In April, Netflix revealed it would invest $2.5 billion in Korea over the next four years, including television series, movies and unscripted shows. Aside from the production front, the investment will include funding for training programs for aspiring filmmakers and the next generation of creators in front of and behind the camera.
For example, Netflix is partnering with the Korea Radio Promotion Association to help talented local students gain experience in the production industry.
“Between 2022 and 2025, one in five Netflix titles in Korea will come from a first-time writer or director,” Sarandos said. “Just yesterday I met 100 students with director Park Chan-wook, all future screenwriters and directors with so much potential. We must collectively invest in their talent as an industry.”

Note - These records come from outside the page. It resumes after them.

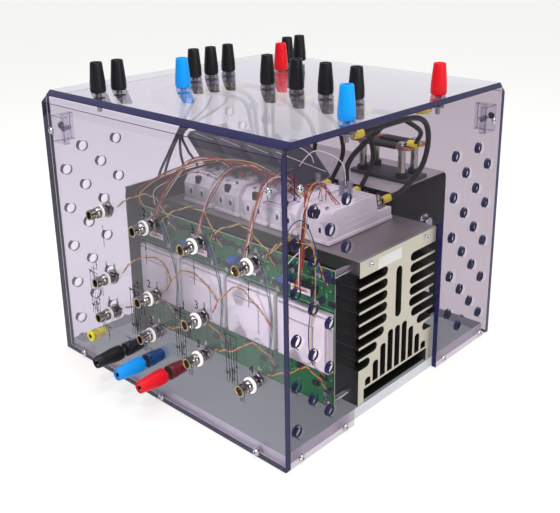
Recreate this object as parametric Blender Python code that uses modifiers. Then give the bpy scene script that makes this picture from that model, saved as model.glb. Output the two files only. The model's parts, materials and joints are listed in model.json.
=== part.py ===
"""Power electronics trainer: a clear case round a forced-air converter stack.

Three transistor half bridges, a brake chopper and a rectifier bridge are
screwed to a finned heatsink, which a fan cools end to end.  A board with four
driver modules stands in front of it, two link capacitors lie behind it, and
coaxial sockets and screw-down terminals bring every signal out through the
clear panels.  The caps of the terminals turn, and so does the fan's rotor.

Metres, +Z up.  The case stands on z = 0 with its front towards -Y, and the
origin is under the middle of the whole object's box.
"""

import bpy
import bmesh
from math import atan2, cos, pi, radians, sin
from mathutils import Matrix, Vector

# Clearances shared by every piece
FIT = 0.0003
OVERRUN = 0.001
WELD = 0.00001

# Devices on the heatsink
DEVICE_COUNT = 4
MODULE_WIDTH = 0.034
MODULE_LENGTH = 0.094
MODULE_HEIGHT = 0.030
MODULE_FLANGE = 0.003
MODULE_INSET = 0.0008
MODULE_STEP_LENGTH = 0.0225
MODULE_STEP_DROP = 0.018
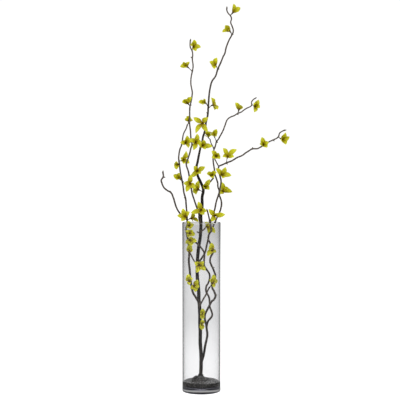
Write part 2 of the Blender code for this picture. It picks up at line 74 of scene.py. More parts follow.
# How fast the glass greys from its face to its side, and its tints at each: the grey at the side is painted shade
GLASS_EDGE = 0.35
GLASS_FACE = (0.975, 0.975, 0.98, 1)
GLASS_SIDE_SHADE = (0.84, 0.85, 0.86, 1)
# The heights between which the painted shade of the thick foot sets in, and its tones from the ground up to the upper
# one: a painted dark line at the heel in the vase's contact shadow, clear glass, then a painted grey band under the
# dark fill
FOOT_THIN = 19
FOOT_THICK = 15
FOOT_SHADE_TONES = ((0, (0.03, 0.03, 0.05)), (0.16, (0.08, 0.08, 0.1)), (0.25, (1, 1, 1)), (0.62, (1, 1, 1)),
              (0.74, (0.36, 0.36, 0.4)), (0.85, (0.3, 0.3, 0.34)))

# Setting fill
GAP = 0.3
FILL_BOTTOM = VASE_BASE + GAP
FILL_TOP = FILL_BOTTOM + 12
FILL_SEAT = 0.25
FILL_HEEL = 1.2
FILL_LIP = 0.8
FILL_STEPS = 120
MOUND_HEIGHT = 8
MOUND_RADIUS = 26
# The mound's own profile, from its foot up: shares of its radius and of its height
MOUND_PROFILE = (
    (1.3, -0.03), (1.1, 0), (1, 0.05), (0.9, 0.16), (0.8, 0.28), (0.7, 0.42), (0.6, 0.6), (0.5, 0.78), (0.4, 0.9),
    (0.3, 0.97), (0.15, 1),
)
FOOT_BOTTOM = FILL_TOP - 9
HOLE_DEPTH = 40
HOLE_SIDES = 24
# The resin drawn up round the trunk's foot: radii and heights
COLLAR_PROFILE = ((15, 30), (12, 34.5), (9.5, 37), (7.8, 40), (7, 43), (6.4, 45))
MELT_CELL = 0.0009
MELT_PASSES = 6
MELT_STRENGTH = 0.5
FOLD_SIDES = 3
ROOTLET_RADII = (1.2, 1.7, 1.4, 0.9)
ROOTLETS = (
    ((-6, -5, 40), (-11, -11, 35), (-18, -16, 30), (-25, -20, 25)),
    ((5, -5, 38), (11, -9, 34), (17, -15, 29), (21, -22, 25)),
    ((-9, 2, 40), (-17, 2, 35), (-26, 1, 29), (-34, -2, 26)),
    ((7, 3, 37), (15, 2, 33), (24, 3, 28), (33, 2, 26)),
    ((1, -7, 38), (2, -15, 33), (1, -22, 28), (3, -30, 26)),
    ((-6, 12, 38), (-10, 20, 32), (-14, 29, 26)),
    ((4, 17, 37), (8, 24, 32), (9, 33, 26)),
)

# Stems are laid out on the upright plane through the vase's axis, as seen from this far in front and this high
EYE_DISTANCE = 3100
EYE_HEIGHT = 660

# Feet of the two cut stems, across and back from the axis, and their radii
TRUNK_FOOT = (-2, 0)
TRUNK_FOOT_RADIUS = 4.8
CURLY_FOOT = (-1, 13)
CURLY_FOOT_RADIUS = 2.7

# Edges that turn more than these angles stay sharp
SHARP_ON_PLANT = 1.2
SHARP_ON_BUDS = 1
SHARP_ON_FILL = 0.9
SHARP_ON_GLASS = 0.6

# Tubes: half the sides of a stem's section, steps between two points of a route, and what is welded together
STEM_SIDES = 4
ROUTE_STEPS = 6
WELD = 0.005

# Blooms
TUBE_LENGTH = 4.5
TUBE_STEPS = 16
CUP_LENGTH = 2.6
CUP_STEPS = 12
BUD_STEPS = 10
STALK_ROOT = 1.1
STALK_WAIST = 0.8
STALK_RADIUS = 1
STALK_BOW = 0.4
STALK_OVERLAP = 0.4
PETAL_SUNK = 1.4
PETAL_OFFSET = 1.1
PETAL_ARCH = 0.28
PETAL_REACH = 0.42
PETAL_LENGTH = 15
FACING_BY_PETALS = 0.5
PETAL_TURN = 1.2
PETAL_ALONG = 16
PETAL_ACROSS = 8
PETAL_THICKNESS = 0.35
PETAL_FOLD = 0.27
PETAL_FOLD_CURVE = 1.4
PETAL_TWIST = 0.3
PETAL_SWAY = 0.9
PETAL_RUFFLE = 0.5
PETAL_RUFFLES = 9
THREAD_SUNK = 3
THREAD_LEAN = 0.4
THREAD_RADII = (0.3, 0.25)
ANTHER_HEIGHT = 1.2
ANTHER_SPREAD = 0.6
ANTHER_LIFT = 0.6
ANTHER_LEAN = 0.2
ANTHER_SHAPE = (0.55, 0.4, 1.1)
LOBE_WIDTH = 0.75
LOBE_TIP = 0.08
LOBE_LENGTH = 3.4
LOBE_SUNK = 0.6
LOBE_OUT = 1.5
LOBE_FLARE = 0.75
LOBE_CROWN = 0.25
LOBE_THICKNESS = 0.3
CUP_PROFILE = ((0.5, -2.7), (0.95, -2.6), (1.35, -1.8), (1.75, -0.8), (1.85, 0), (1.5, 0.15))
# Each station of a petal: how far along it is and its half width
PETAL_OUTLINE = (
    (0, 1.3), (0.1, 2.8), (0.22, 4.9), (0.36, 6.3), (0.48, 6.6), (0.6, 6.2), (0.72, 5.1), (0.84, 3.4), (0.94, 1.5),
    (1, 0.2),
)

# Bark: how far it swells at a node and within what reach, how its skin wavers, from what radius it does so fully,
# and how much it adds to the thinnest twigs
KNOT_SWELL = 0.35
KNOT_REACH = 4.5
BARK_WAVES = 260
BARK_DEPTH = 0.35
BARK_FULL = 2
BARK_SKIN = 0.25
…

Netflix also highlighted the company’s committed partnership with local gamers. Daniel Son, CEO of local VFX studio Westworld, responsible for developing special visual effects for hit series such as Sweet Home (2020), The silent sea (2021) and All of us are dead (2022), attended as a keynote speaker on Thursday to discuss the company’s growth over the years as a Netflix partner.
“Our studio started in 2018 with just three people and has expanded to 190 employees over the years,” said Son. “Our revenue has increased 74 times since 2018.”
Scanline, a VFX arm of Netflix, which the streaming giant acquired in 2021, has also devised a series of training programs to nurture young postproduction talent through workshops and seminars. The company, founded in 1989, has participated in Netflix original series Stranger things and Marvel Eternals.
In a session with local creators and partners, the streaming giant also touched on some of the more sensitive issues like the debate over the company’s profit-sharing structure and whether it’s fair for Netflix to acquire all the intellectual property rights to the dramas and films produced here .
“When we make deals, we ensure our studios and creators are compensated fairly,” Sarandos said. “It’s a competitive market and we compensate a lot at the top of the market. Overall, it is important to us to stay competitive and promote a healthy ecosystem. We will provide sufficient support. And if a show is successful, we make sure the creators are rewarded in the right way next season.”
Sarandos’ two-day visit was also seen as an effort to influence the country’s high-level decisions over the company’s conflict with a South Korean mobile operator SK Broadband over network usage charges. The company’s co-head was reported to have met with Prime Minister Han Duck-soo and other key officials on Thursday to discuss the expanded partnership between the United States and South Korea.
In 2021, a Seoul court ruled in favor of SK Broadband, arguing that Netflix must make a restitution payment for Netflix’s high traffic usage. Netflix appealed the court’s decision and the trial is currently pending.
Netflix didn’t reveal details about the timing of its new password sharing policy, which now bans account sharing outside of one’s household. However, the company said the policy is a global initiative that will continue over the next couple of months and that eventually Korea will also be the target of the measure.
“Who would have guessed that a TV show made in Korea for Koreans would cause a green overalls craze in America or increase Vans sneaker sales by nearly 8,000% when released on Netflix?” Sarandos said. “This is the power of Korean storytelling.”